* **JOB**: In the records that follow, the lines from the one containing "Model this object" to the one containing "LINING_REVEAL = 0.0010", inclusive, are to be given again exactly.

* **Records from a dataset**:
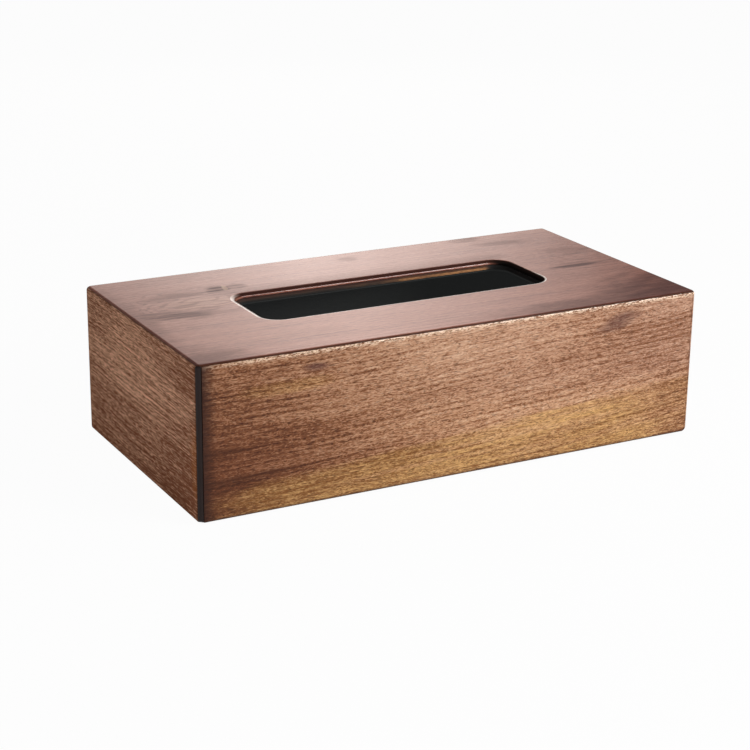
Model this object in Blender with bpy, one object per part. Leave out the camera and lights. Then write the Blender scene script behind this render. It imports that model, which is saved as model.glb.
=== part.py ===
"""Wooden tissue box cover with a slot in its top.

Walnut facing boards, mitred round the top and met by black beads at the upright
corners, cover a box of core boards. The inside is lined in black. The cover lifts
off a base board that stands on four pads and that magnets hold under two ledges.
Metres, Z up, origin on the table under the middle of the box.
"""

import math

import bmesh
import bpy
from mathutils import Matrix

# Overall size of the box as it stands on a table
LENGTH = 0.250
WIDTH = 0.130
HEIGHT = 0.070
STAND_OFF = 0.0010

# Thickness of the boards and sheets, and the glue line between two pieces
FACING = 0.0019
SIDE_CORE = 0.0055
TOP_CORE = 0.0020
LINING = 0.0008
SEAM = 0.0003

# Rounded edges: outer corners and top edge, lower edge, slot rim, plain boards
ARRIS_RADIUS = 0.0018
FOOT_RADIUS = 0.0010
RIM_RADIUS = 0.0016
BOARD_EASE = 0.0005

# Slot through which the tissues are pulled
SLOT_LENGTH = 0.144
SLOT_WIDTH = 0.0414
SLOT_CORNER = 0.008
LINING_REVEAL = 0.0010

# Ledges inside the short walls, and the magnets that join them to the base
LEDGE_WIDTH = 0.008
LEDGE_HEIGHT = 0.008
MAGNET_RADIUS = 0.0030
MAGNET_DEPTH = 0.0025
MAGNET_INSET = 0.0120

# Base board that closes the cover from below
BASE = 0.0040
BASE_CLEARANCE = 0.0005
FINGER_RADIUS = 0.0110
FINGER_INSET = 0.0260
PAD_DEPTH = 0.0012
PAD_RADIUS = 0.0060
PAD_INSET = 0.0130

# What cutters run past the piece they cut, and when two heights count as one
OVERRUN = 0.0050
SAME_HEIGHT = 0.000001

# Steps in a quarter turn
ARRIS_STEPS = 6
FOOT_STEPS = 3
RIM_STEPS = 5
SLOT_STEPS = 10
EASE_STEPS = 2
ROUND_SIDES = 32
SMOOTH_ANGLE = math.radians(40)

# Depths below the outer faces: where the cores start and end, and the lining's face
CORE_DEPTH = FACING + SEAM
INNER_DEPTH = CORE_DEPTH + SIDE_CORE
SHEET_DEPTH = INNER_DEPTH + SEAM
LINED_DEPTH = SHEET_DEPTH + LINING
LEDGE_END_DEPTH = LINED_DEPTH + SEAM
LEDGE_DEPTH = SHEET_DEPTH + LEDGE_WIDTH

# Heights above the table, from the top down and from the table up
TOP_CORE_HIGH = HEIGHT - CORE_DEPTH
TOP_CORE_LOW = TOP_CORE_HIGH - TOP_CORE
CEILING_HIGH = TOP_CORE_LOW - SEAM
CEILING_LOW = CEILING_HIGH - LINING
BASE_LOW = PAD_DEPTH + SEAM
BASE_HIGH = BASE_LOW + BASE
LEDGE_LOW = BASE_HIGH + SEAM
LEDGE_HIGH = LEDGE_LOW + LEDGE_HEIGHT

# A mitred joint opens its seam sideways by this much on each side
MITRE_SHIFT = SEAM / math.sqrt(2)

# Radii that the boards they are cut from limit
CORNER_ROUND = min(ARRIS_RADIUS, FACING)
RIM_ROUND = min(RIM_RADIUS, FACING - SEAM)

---

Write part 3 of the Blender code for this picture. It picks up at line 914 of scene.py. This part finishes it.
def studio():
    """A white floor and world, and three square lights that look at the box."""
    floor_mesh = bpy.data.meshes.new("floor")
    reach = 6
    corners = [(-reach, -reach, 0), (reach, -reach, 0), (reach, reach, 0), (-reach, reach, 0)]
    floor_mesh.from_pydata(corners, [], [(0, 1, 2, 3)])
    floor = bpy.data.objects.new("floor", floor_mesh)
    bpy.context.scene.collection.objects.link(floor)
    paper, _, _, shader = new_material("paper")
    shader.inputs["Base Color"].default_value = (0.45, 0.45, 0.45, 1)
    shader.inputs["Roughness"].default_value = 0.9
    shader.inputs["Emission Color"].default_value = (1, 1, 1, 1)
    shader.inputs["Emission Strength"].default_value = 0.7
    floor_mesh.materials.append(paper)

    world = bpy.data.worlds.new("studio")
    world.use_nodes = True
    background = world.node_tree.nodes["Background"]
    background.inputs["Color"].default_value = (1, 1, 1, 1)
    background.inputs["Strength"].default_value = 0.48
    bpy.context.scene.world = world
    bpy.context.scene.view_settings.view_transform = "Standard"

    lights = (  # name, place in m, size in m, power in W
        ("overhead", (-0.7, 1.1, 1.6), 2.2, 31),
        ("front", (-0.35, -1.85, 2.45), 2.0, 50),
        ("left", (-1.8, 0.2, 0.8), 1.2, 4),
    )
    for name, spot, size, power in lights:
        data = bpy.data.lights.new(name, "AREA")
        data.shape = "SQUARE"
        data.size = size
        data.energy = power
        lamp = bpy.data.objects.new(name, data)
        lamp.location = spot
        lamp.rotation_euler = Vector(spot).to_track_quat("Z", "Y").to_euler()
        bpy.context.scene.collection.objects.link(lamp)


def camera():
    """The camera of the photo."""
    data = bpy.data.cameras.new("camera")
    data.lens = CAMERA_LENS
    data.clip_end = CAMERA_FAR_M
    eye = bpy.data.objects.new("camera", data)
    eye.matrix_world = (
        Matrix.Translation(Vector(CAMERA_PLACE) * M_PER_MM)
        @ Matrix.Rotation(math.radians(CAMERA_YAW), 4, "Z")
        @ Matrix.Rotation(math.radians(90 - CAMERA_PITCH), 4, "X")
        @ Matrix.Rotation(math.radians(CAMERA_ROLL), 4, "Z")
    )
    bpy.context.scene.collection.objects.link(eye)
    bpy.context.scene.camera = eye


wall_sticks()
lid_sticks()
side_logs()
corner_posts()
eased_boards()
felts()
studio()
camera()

* **SOLUTION FOR THIS TASK**:
Model this object in Blender with bpy, one object per part. Leave out the camera and lights. Then write the Blender scene script behind this render. It imports that model, which is saved as model.glb.
=== part.py ===
"""Wooden tissue box cover with a slot in its top.

Walnut facing boards, mitred round the top and met by black beads at the upright
corners, cover a box of core boards. The inside is lined in black. The cover lifts
off a base board that stands on four pads and that magnets hold under two ledges.
Metres, Z up, origin on the table under the middle of the box.
"""

import math

import bmesh
import bpy
from mathutils import Matrix

# Overall size of the box as it stands on a table
LENGTH = 0.250
WIDTH = 0.130
HEIGHT = 0.070
STAND_OFF = 0.0010

# Thickness of the boards and sheets, and the glue line between two pieces
FACING = 0.0019
SIDE_CORE = 0.0055
TOP_CORE = 0.0020
LINING = 0.0008
SEAM = 0.0003

# Rounded edges: outer corners and top edge, lower edge, slot rim, plain boards
ARRIS_RADIUS = 0.0018
FOOT_RADIUS = 0.0010
RIM_RADIUS = 0.0016
BOARD_EASE = 0.0005

# Slot through which the tissues are pulled
SLOT_LENGTH = 0.144
SLOT_WIDTH = 0.0414
SLOT_CORNER = 0.008
LINING_REVEAL = 0.0010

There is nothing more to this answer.